WHAT TO DO »
What is wanted is an exact restatement of the lines from the one with "obj.parent = empty" through the one with "for corner in", both included, and of no other lines.

DATA SEGMENT »
** BEGIN **

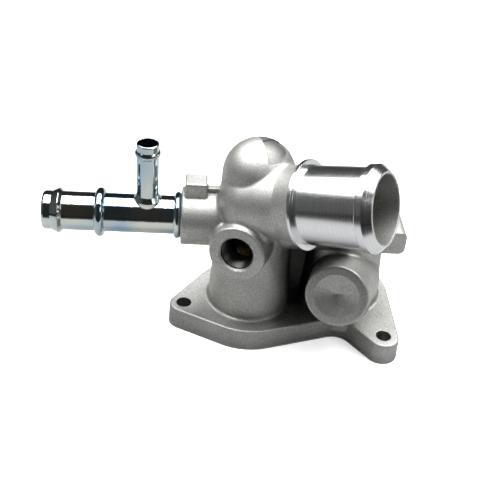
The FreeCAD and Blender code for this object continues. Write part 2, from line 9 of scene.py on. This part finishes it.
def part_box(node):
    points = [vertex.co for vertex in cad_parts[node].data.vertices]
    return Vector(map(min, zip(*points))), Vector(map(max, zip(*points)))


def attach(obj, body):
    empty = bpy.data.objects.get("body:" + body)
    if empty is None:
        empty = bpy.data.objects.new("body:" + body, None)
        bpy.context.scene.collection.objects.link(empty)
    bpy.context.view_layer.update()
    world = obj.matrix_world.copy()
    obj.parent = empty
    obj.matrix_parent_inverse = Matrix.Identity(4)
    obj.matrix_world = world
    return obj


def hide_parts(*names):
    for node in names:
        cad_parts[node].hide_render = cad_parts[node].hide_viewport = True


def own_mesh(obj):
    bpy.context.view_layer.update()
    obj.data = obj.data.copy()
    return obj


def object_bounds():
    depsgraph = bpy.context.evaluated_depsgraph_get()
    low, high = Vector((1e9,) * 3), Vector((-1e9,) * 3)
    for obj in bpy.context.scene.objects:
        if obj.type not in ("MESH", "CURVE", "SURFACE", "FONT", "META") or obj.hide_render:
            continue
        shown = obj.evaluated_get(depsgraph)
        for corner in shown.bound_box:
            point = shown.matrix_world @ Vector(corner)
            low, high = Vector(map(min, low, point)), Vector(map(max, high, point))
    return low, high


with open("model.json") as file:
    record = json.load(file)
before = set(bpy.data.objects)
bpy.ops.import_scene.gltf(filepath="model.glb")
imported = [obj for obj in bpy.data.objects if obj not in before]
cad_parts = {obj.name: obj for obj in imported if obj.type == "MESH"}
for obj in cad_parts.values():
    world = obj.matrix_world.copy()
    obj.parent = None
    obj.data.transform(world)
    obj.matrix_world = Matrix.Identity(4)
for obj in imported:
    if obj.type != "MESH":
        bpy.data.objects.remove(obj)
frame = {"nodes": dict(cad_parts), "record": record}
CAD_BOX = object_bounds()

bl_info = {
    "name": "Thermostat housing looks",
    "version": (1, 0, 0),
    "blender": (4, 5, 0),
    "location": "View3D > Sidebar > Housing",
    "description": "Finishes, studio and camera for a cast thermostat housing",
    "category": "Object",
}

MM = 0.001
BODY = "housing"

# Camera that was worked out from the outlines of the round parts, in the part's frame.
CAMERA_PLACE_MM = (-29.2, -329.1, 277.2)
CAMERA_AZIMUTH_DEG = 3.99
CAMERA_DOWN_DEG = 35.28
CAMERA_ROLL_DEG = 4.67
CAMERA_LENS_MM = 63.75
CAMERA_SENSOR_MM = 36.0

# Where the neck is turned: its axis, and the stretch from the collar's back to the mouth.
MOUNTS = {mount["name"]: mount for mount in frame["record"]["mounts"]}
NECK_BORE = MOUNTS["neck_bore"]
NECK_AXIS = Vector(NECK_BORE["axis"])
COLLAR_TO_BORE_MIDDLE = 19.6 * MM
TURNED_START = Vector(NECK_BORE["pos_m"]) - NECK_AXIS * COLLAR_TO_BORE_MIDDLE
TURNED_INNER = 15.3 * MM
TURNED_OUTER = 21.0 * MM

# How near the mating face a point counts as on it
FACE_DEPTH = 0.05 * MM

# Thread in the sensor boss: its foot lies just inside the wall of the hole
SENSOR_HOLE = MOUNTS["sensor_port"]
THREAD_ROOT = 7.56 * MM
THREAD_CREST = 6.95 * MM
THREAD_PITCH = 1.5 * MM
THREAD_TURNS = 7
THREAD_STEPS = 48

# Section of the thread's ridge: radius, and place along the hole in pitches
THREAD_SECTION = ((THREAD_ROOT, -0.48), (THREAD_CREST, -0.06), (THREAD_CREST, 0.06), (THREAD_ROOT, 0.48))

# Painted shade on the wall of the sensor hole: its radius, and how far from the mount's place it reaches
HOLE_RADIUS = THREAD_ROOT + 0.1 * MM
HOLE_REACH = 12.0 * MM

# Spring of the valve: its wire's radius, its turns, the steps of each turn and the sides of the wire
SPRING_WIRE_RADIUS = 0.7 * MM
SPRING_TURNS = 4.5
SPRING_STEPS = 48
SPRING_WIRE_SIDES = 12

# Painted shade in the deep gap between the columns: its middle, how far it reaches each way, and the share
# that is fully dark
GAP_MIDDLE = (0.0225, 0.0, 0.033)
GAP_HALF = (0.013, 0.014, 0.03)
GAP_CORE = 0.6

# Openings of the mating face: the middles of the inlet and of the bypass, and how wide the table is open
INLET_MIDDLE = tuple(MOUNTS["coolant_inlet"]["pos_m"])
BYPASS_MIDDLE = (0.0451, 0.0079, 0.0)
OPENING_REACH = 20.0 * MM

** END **

WRITTEN SOLUTION »
    obj.parent = empty
    obj.matrix_parent_inverse = Matrix.Identity(4)
    obj.matrix_world = world
    return obj


def hide_parts(*names):
    for node in names:
        cad_parts[node].hide_render = cad_parts[node].hide_viewport = True


def own_mesh(obj):
    bpy.context.view_layer.update()
    obj.data = obj.data.copy()
    return obj


def object_bounds():
    depsgraph = bpy.context.evaluated_depsgraph_get()
    low, high = Vector((1e9,) * 3), Vector((-1e9,) * 3)
    for obj in bpy.context.scene.objects:
        if obj.type not in ("MESH", "CURVE", "SURFACE", "FONT", "META") or obj.hide_render:
            continue
        shown = obj.evaluated_get(depsgraph)
        for corner in shown.bound_box:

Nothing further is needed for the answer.